3. Thou shall tell a story

  • People love stories and case studies.
  • Stories should be short, sweet, and relevant to the discussion.
  • Stories can provide excellent reinforcement for lessons.
  • Do not get off-topic and consumed with a long story (and do not drop names throughout a story).
  • Do not tell inappropriate stories or stories that could embarrass/harm your and your agency’s reputation.

4. Thou shall not bear false witness (be honest)

  • Be candid and sincere.
  • Don’t tell a story that you don’t know to be true.

5. Thou shall be realistic

  • Without being gratuitously violent, graphic, or profane, all training should be as realistic as possible to prepare students for what they will encounter in the real world.
  • If the training you’re providing differs significantly from real world application, refer to the (previous) 4th Commandment.

6. Thou shall educate, thou shall NOT intimidatefmj

  • Resist the urge to frighten new students, it doesn’t make for a good learning environment.
  • In emergency preparedness training, it is easy to cause fear in students. Doing so creates an emotional response in the students. People do not learn best when they have a strong emotional response to the course content. In the 2009 article “Stressed Memories: How Acute Stress Affects Memory Formation in Humans,” the authors explain that “During a stressful time, a person’s attention and emotional state may be affected which could hinder the ability to focus…”
  • By presenting the course content in logical, reasonable, and non-harassing way, your students will feel more comfortable, be willing to ask questions, and share more during the course. Intimidation may work in boot camp but doesn’t have a place in most emergency preparedness classes (such as CPR, first aid, ICS courses, etc).

7. Thou shall NOT gratuitously show terrorists’/criminals’ pictures

  • Unless it is necessary, refrain from using pictures of terrorists or other criminals during your presentations. Many of these killers want to be famous/infamous and spreading their image only helps them reach their goal. Instead, focus on the victims or the responders. The perpetrators should not be given undue publicity.
  • You should use the photographs of terrorists/criminals if you have a need to do so. For example, you could show pictures of several active shooters and explain how they didn’t look like killers before their acts of violence and, thus, we really can’t stereotype what a killer looks like…

8. Thou shall be interactive and encourage thine audience to participate

  • Don’t forget that when delivering training to adults, interactive training is important.
  • The best classes include discussion and sharing from the audience that helps reinforce the course concepts.
  • Ensure that there are specific times during the course that include audience participation.
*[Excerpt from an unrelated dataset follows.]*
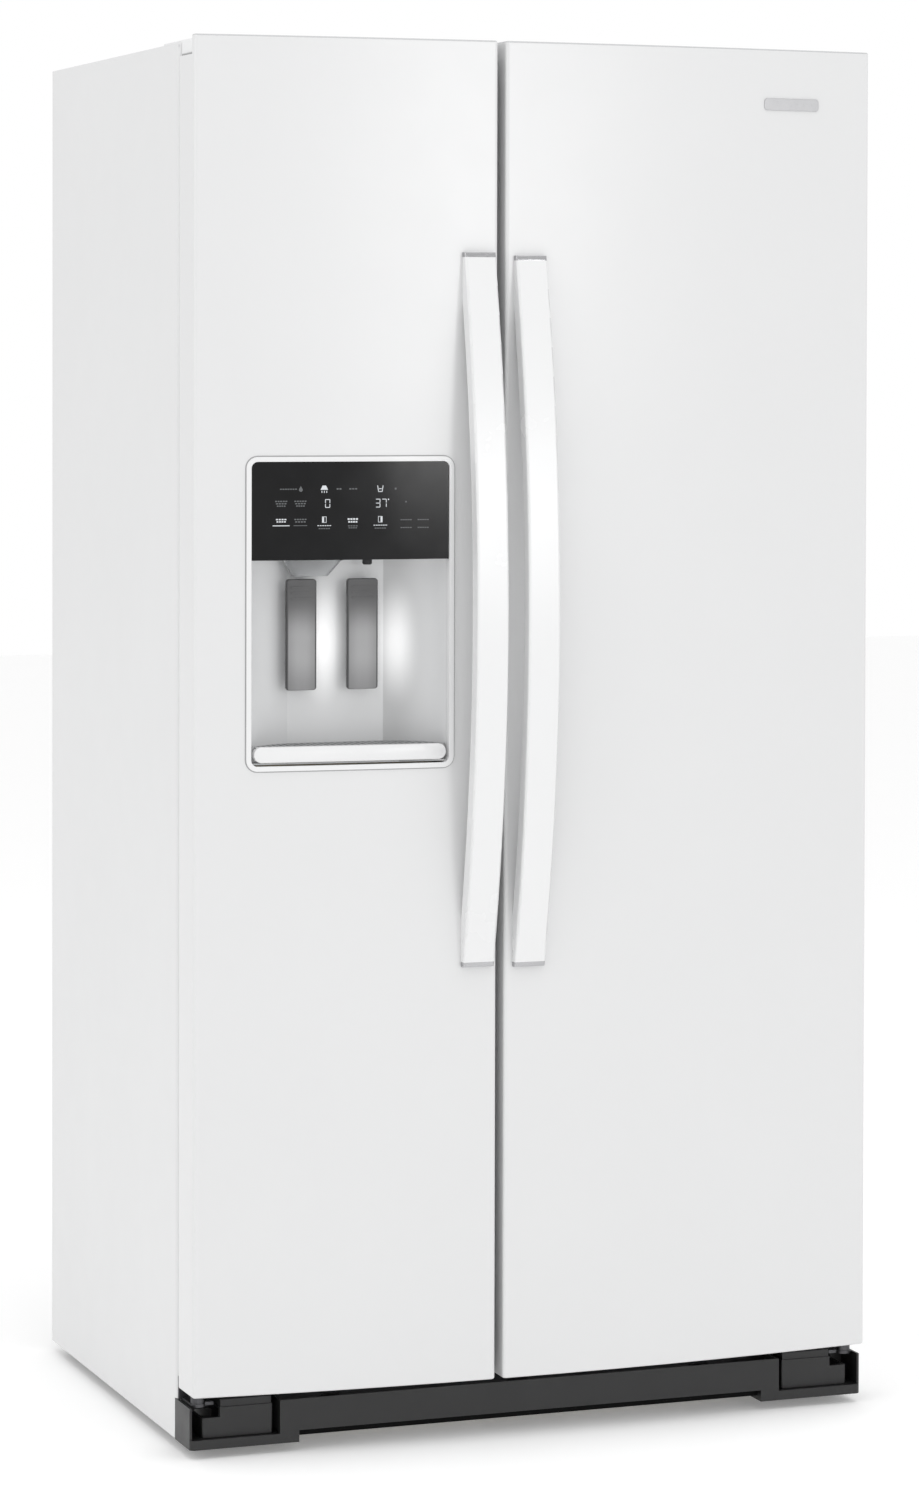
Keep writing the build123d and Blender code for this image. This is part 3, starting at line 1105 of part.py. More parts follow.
# ---------------------------------------------------------------- dispenser
bezel_rim = bowed_slab((-420, -90), -2.0, 0.0, (800, 1300))
bezel_wall = bowed_slab((-420, -90), 0.0, 6.0, (800, 1300))
bezel_outside = front_window(BEZEL_X, BEZEL_Z, BEZEL_RADIUS)
bezel_throat = front_window(inside(BEZEL_X, SKIN_OPENING + 0.2), inside(BEZEL_Z, SKIN_OPENING + 0.2), 10.8)
INNER_RADIUS = BEZEL_RADIUS - BEZEL_WIDTH
bezel_inside = front_window(inside(BEZEL_X, BEZEL_WIDTH), inside(BEZEL_Z, BEZEL_WIDTH), INNER_RADIUS)
with BuildPart() as throat_ring:
    add(bezel_wall)
    add(bezel_throat, mode=Mode.INTERSECT)
with BuildPart() as dispenser_bezel:
    add(bezel_rim)
    add(bezel_outside, mode=Mode.INTERSECT)
    add(throat_ring.part)
    add(bezel_inside, mode=Mode.SUBTRACT)
save(dispenser_bezel, "dispenser_bezel")

PANEL_GAP = 0.3
panel_slab = bowed_slab((-420, -90), 0.5, 4.5, (NICHE_Z[1], BEZEL_Z[1] + 10))
panel_window_z = (NICHE_Z[1] - 30, BEZEL_Z[1] - BEZEL_WIDTH - PANEL_GAP)
panel_window = front_window(inside(NICHE_X, PANEL_GAP), panel_window_z, INNER_RADIUS)
with BuildPart() as dispenser_panel:
    add(panel_slab)
    add(panel_window, mode=Mode.INTERSECT)
save(dispenser_panel, "dispenser_panel")

ELECTRONICS_X = (-376.0, -134.0)
ELECTRONICS_Z = (NICHE_Z[1], 1216.0)
with BuildPart() as dispenser_niche:
    add(niche_block)
    block(ELECTRONICS_X, (-330, ELECTRONICS_Y), ELECTRONICS_Z)
    add(niche_space, mode=Mode.SUBTRACT)
    electronics_y = (-331, ELECTRONICS_Y - PANEL_WALL)
    block(inside(ELECTRONICS_X, PANEL_WALL), electronics_y, inside(ELECTRONICS_Z, PANEL_WALL), Mode.SUBTRACT)
    add(niche_front_limit, mode=Mode.INTERSECT)
    # openings in the recess's ceiling for the chute and the water nozzle
    block(CHUTE_X, CHUTE_Y, (NICHE_Z[1] - 1, NICHE_Z[1] + 4), Mode.SUBTRACT)
    rod((NOZZLE_X, NOZZLE_Y, NICHE_Z[1]), NOZZLE_RADIUS + PIN_CLEARANCE, 10, "Z", Mode.SUBTRACT)
    # two ears behind each paddle hold its pivot pin
    ear_y = (PADDLE_PIVOT_Y - 4, NICHE_BACK_Y + 1)
    ear_z = (PADDLE_PIVOT_Z - 5, PADDLE_PIVOT_Z + 5)
    for x in (ICE_PADDLE_X, WATER_PADDLE_X):
        for ear_x in (x[0] + 6, x[1] - 9):
            block((ear_x, ear_x + 3), ear_y, ear_z)
            rod((ear_x, PADDLE_PIVOT_Y, PADDLE_PIVOT_Z), PADDLE_PIN + PIN_CLEARANCE, 20, "X", Mode.SUBTRACT)
save(dispenser_niche, "dispenser_niche")

with BuildPart() as water_nozzle:
    rod((NOZZLE_X, NOZZLE_Y, NICHE_Z[1] - 1.5), NOZZLE_RADIUS, 13, "Z")
    chamfer(water_nozzle.faces().sort_by(Axis.Z)[0].edges(), length=1.5)
    rod((NOZZLE_X, NOZZLE_Y, NICHE_Z[1]), 2.0, 30, "Z", Mode.SUBTRACT)
save(water_nozzle, "water_nozzle")

PADDLE_THICKNESS = 5.0
for paddle_name, x in (("ice_paddle", ICE_PADDLE_X), ("water_paddle", WATER_PADDLE_X)):
    with BuildPart() as paddle:
        with BuildSketch(Plane.XZ.offset(-PADDLE_Y)):
            with Locations((sum(x) / 2, sum(PADDLE_Z) / 2)):
                RectangleRounded(x[1] - x[0], PADDLE_Z[1] - PADDLE_Z[0], 4)
        extrude(amount=PADDLE_THICKNESS)
        fillet(paddle.faces().sort_by(Axis.Y)[0].edges(), radius=1.2)
        # grip ribs across the top of the face
        rib_y = (PADDLE_Y - PADDLE_THICKNESS - 0.8, PADDLE_Y - PADDLE_THICKNESS + 1)
        for rib in range(3):
            block(inside(x, 6), rib_y, (1050 + rib * 7, 1052 + rib * 7))
        # boss behind the head, with the pivot pin through it
        boss_z = (PADDLE_PIVOT_Z - 6, PADDLE_PIVOT_Z + 4)
        block(inside(x, 11), (PADDLE_Y - 1, PADDLE_PIVOT_Y + 3), boss_z)
        rod((sum(x) / 2, PADDLE_PIVOT_Y, PADDLE_PIVOT_Z), PADDLE_PIN, x[1] - x[0] - 10, "X")
    save(paddle, paddle_name)

tray_face = bowed_slab((-420, -90), -1.0, 9.0, (800, 900))
tray_pill = front_window((-376.5, -133.5), TRAY_Z, (TRAY_Z[1] - TRAY_Z[0]) / 2 - 0.1)
DISH_TOP = TRAY_Z[1] - 0.4
GRILLE_BARS = 30
GRILLE_PITCH = 8.0
tray_dish = niche_bar(-2.0, (TRAY_Z[0], DISH_TOP))
tray_hollow = niche_bar(-4.5, (TRAY_Z[0] + 3, TRAY_Z[1]))
tray_front_limit = bowed_slab((-420, -90), 9.0, 120, (800, 900))
tray_hollow_limit = bowed_slab((-420, -90), 12.0, 120, (800, 900))
with BuildPart() as tray_cavity:
    add(tray_hollow)
    add(tray_hollow_limit, mode=Mode.INTERSECT)
with BuildPart() as tray_body:
    add(tray_dish)
    add(tray_front_limit, mode=Mode.INTERSECT)
    add(tray_cavity.part, mode=Mode.SUBTRACT)
    # grille bars across the dish
    for index in range(GRILLE_BARS):
        x = NICHE_X[0] + 8 + index * GRILLE_PITCH
        block((x, x + GRILLE_PITCH / 2), (-292, NICHE_BACK_Y - 8), (DISH_TOP - 3, DISH_TOP))
    add(tray_dish, mode=Mode.INTERSECT)
with BuildPart() as drip_tray:
    add(tray_face)
    add(tray_pill, mode=Mode.INTERSECT)
    add(tray_body.part)
save(drip_tray, "drip_tray")

FLAP_Y = -232.5
with BuildPart() as chute_flap:
    block(inside(CHUTE_X, 4), (FLAP_Y - 2, FLAP_Y), (CHUTE_INLET_Z[0] + 2, CHUTE_INLET_Z[1] - 3))
    rod((sum(CHUTE_X) / 2, FLAP_Y - 1, CHUTE_INLET_Z[1] - 3), 2.0, CHUTE_X[1] - CHUTE_X[0] - 6, "X")
save(chute_flap, "chute_flap")
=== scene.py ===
import json
import math

import bmesh
import bpy
from mathutils import Euler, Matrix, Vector
from mathutils.bvhtree import BVHTree


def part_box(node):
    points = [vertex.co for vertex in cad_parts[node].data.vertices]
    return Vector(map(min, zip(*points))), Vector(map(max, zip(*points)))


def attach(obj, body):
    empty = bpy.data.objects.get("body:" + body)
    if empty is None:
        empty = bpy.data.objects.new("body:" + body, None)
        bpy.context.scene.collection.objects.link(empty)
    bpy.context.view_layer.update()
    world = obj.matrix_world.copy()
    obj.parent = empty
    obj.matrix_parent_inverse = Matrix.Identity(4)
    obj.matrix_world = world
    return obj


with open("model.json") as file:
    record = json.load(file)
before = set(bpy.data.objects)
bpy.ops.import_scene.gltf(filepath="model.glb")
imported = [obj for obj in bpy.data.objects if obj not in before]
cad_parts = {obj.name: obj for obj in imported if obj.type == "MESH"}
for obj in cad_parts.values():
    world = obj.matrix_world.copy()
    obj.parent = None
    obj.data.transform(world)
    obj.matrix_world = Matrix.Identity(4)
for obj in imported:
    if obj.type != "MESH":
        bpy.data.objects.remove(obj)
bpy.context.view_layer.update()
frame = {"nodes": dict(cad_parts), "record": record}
nodes = frame["nodes"]

MM = 0.001


# ---------------------------------------------------------------- places taken from the frame
def span(node):
    """The lowest and highest corner of a CAD node, as two tuples in metres."""
    low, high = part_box(node)
    return tuple(low), tuple(high)


AHEAD_OF_ALL = -2.0
node_trees = {}


def first_hit(node, start, direction):
    """The first point of a CAD node that a ray meets."""
    if node not in node_trees:
        mesh = nodes[node].data
        node_trees[node] = BVHTree.FromPolygons(
            [v.co for v in mesh.vertices], [p.vertices for p in mesh.polygons]
        )
    return node_trees[node].ray_cast(Vector(start), Vector(direction))[0]


def surface(node, x, z):
    """The y of a node's front surface at (x, z)."""
    return first_hit(node, (x, AHEAD_OF_ALL, z), (0, 1, 0)).y


def ceiling_z(node, start):
    """The height of a node's surface straight above a point."""
    return first_hit(node, start, (0, 0, 1)).z


# ---------------------------------------------------------------- material building blocks
def start_material(name, colour, roughness, **sockets):
    """A Principled material with its uniform values on the shader's own sockets."""
    material = bpy.data.materials.new(name)
    material.use_nodes = True
    shader = material.node_tree.nodes["Principled BSDF"]
    shader.inputs["Base Color"].default_value = (*colour, 1.0)
    shader.inputs["Roughness"].default_value = roughness
    for socket, value in sockets.items():
        shader.inputs[socket.replace("_", " ")].default_value = value
    return material


def shader_of(material):
    return material.node_tree.nodes["Principled BSDF"]


def add_node(material, kind, **values):
    """A new node, with plain values set on its inputs and properties."""
    node = material.node_tree.nodes.new(kind)
    for key, value in values.items():
        socket = node.inputs.get(key.replace("_", " "))
        if socket is not None:
            socket.default_value = value
        else:
            setattr(node, key, value)
    return node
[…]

9. Thou shall avoid unnecessary abbreviations & initialisms

  • Oftentimes, in emergency management, it is easy to get carried away with abbreviations and initialisms (like HSEEP, ICS, IC, SitL, etc).
  • Don’t assume everyone knows the definition of the terms you’re using. Make sure to define each one on first usage.
  • Using too many abbreviations and initialisms can delay or limit comprehension–just be careful.
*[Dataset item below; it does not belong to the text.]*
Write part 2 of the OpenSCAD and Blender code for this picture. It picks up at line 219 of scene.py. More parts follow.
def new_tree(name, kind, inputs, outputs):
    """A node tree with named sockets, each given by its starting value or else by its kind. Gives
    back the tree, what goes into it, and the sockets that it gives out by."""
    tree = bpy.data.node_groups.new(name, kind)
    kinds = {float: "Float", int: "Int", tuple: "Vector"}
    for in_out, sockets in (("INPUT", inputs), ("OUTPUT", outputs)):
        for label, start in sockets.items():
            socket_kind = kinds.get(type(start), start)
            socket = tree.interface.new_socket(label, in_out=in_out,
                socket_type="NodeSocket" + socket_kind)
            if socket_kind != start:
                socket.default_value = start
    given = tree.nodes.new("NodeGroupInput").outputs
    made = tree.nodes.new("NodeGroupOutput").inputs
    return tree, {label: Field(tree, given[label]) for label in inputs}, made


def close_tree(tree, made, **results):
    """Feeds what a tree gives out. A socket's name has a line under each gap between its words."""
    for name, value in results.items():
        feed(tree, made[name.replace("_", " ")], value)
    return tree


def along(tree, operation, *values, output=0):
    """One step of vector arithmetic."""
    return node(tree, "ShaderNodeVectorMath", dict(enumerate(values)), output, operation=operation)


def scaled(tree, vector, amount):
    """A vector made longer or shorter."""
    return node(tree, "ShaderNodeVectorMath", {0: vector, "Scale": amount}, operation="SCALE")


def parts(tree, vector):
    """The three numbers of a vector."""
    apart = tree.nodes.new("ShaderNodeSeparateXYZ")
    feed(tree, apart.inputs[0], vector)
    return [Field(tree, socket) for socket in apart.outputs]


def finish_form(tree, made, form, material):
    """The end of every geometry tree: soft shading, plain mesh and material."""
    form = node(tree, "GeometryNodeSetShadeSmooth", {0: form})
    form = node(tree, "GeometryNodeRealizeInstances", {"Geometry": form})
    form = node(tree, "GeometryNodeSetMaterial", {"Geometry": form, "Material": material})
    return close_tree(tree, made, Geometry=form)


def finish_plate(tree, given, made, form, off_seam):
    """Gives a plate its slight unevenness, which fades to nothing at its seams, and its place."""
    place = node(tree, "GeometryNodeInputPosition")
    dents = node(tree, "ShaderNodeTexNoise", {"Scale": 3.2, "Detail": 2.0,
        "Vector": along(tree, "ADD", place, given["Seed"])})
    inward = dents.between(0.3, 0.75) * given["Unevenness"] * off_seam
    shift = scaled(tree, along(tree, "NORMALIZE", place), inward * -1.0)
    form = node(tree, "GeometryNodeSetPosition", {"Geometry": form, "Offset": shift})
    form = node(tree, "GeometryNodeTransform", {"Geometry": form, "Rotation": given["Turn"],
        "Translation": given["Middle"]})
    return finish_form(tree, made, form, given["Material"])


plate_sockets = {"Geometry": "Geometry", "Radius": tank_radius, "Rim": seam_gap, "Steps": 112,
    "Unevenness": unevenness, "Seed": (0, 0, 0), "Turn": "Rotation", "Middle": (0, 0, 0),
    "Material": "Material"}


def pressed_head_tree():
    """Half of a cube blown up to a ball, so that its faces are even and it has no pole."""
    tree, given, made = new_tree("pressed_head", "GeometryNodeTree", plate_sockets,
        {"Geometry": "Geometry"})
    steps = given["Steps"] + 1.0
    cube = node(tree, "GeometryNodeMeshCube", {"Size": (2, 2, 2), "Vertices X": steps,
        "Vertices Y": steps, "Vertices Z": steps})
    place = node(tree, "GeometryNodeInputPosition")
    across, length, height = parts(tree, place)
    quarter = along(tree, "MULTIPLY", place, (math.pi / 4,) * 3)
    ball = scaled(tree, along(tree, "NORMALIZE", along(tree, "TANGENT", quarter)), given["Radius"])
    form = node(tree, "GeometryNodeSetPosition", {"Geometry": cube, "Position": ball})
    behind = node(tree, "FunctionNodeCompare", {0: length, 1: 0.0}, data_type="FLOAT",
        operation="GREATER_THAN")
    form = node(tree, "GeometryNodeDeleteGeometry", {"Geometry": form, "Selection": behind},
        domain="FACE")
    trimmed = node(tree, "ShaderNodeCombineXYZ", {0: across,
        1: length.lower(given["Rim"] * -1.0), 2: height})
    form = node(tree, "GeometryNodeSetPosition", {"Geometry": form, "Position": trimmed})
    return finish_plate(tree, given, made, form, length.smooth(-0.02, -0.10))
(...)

10. Thou shall be neither defensive nor offensive

  • If you don’t know something–admit it. If you get corrected by a student, thank the student and make sure the class understands the correction. You’re an instructor, you’re not infallible. You’re not expected to know everything perfectly–neither are the students. Don’t get defensive. It’s a learning environment for everyone–including the instructors.
  • Don’t be offensive. Don’t tell crude jokes–they are never as funny as you think they are. Don’t share offensive cartoons, videos, or any other media during the classroom breaks. At best, it gets a laugh. At worst, it triggers a complaint or (worse still) a lawsuit. Don’t make fun of students, other instructors, or do/say anything that could be considered politically incorrect. It simply is not worth it.

Above all else:

  • Please be polite, courteous, helpful, thoughtful, kind, and professional. There are many opportunities for training and the emergency management field needs awesome instructors.